Industries with higher wages didn’t do so well: Construction added zero jobs; mining and logging added only 4K – of which 1.4K in oil and gas extraction. Financial activities cut headcount by 5K; within that total, “Monetary authorities, central bank” axed 100 people. The Fed? No way! That had to be a statistical fluke.

Manufacturing, which is experiencing a dizzying “renaissance,” added a measly 14K jobs. But wait…. The auto industry, which is booming, created 19K jobs in August, after having cut its workforce by 10K in July due to layoffs associated with model changeovers. Meanwhile, the rest of US manufacturing slashed employment by 5K.
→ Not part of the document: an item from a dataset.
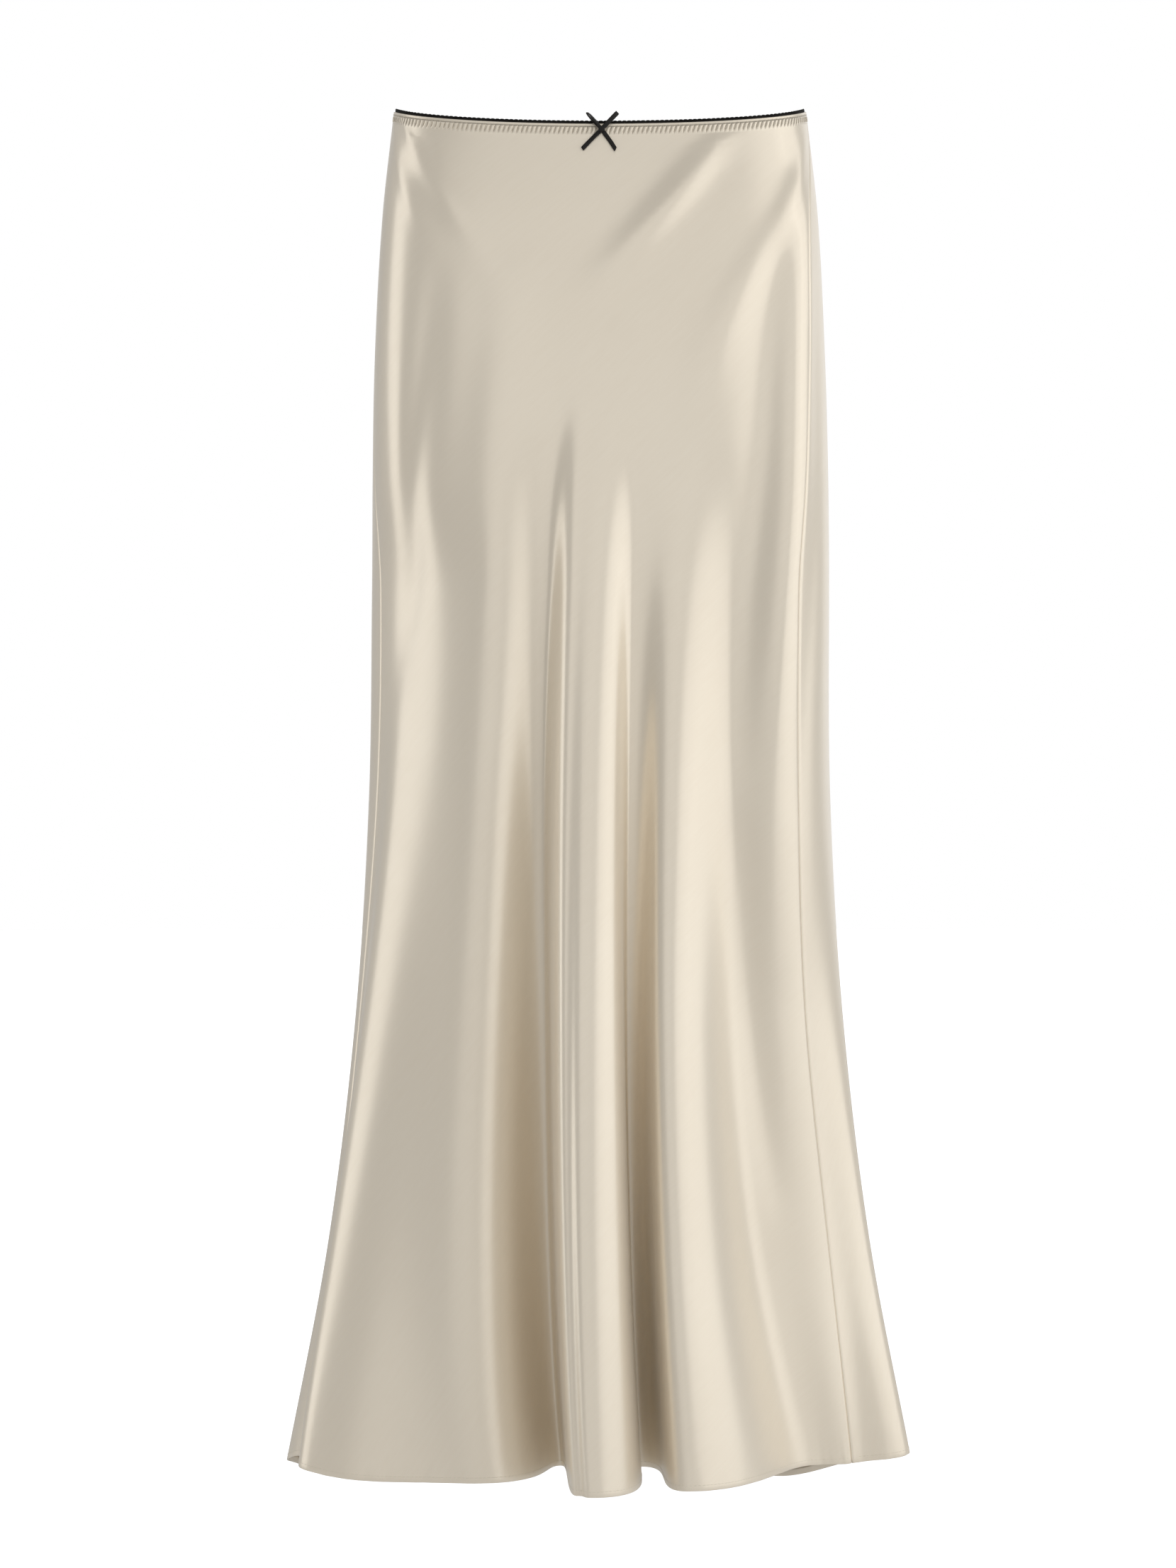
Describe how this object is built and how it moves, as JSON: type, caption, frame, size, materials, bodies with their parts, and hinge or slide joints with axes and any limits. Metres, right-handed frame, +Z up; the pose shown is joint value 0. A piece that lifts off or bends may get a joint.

On the positive side of the ledger, workers who hold part-time jobs because their hours had been cut or because they couldn’t find a full-time job dropped by 334K from the debacle in July to 7.9 million. And the broader U-6 unemployment rate, which includes these part-timers and also the discouraged unemployed who did look for job, fell to 13.7% from 14.0% in July.

Closest Thing to the Truth

So the Labor Participation rate continued on its long-term downward trend and slipped two notches to 63.2%, the lowest since 1978. The Iranian hostage crisis? Yup, that long ago.

And the broadest and perhaps most accurate measure of reality that the BLS offers, the Employment-Population Ratio – the number of working people as percent of the total working-age population – dropped again!

After peaking at 64.7% in April 2000, the era of “full employment,” it zigzagged down only to crash during the Financial Crisis. It’s now at 58.6%, down a notch from July, levels not seen since the early 1980s. It shows that jobs have been created over the last few years, but barely enough to keep up with the growth of the working-age population. But in August, it didn’t even do that.

US-BLS-Employment-Population-ration-2002-2013_August

As the graph shows, the Fed’s money-printing mania and zero-interest-rate-policy that it has inflicted on the country since late 2008 have had at best no beneficial impact on jobs. However, they bailed out banks and large corporations, inflated bubbles – some of them now blowing up – and doused those involved with mega-riches.

Pretext for the Taper

When the Fed said it wanted to hand more money to its cronies – currently $85 billion a month – in order to create jobs, it was this graph that came to mind. And when it now says that it wants to taper that process because it already created enough jobs, then it’s also this graph that comes to mind. Job creation and economic growth are just pretexts.

The real reason for the Taper? Fear that the bubbles the Fed has inflated will blow up, as bubbles always do, and take down the financial system, again! Wall Street would require another bailout, which would be embarrassing. So this time, the Fed might try to taper its destructive policies before they blow up the system. And yet, the very act of tapering might blow up the system too. Rarely has an institution with the enormous resources of the Fed painted itself so elegantly into such a beautiful corner.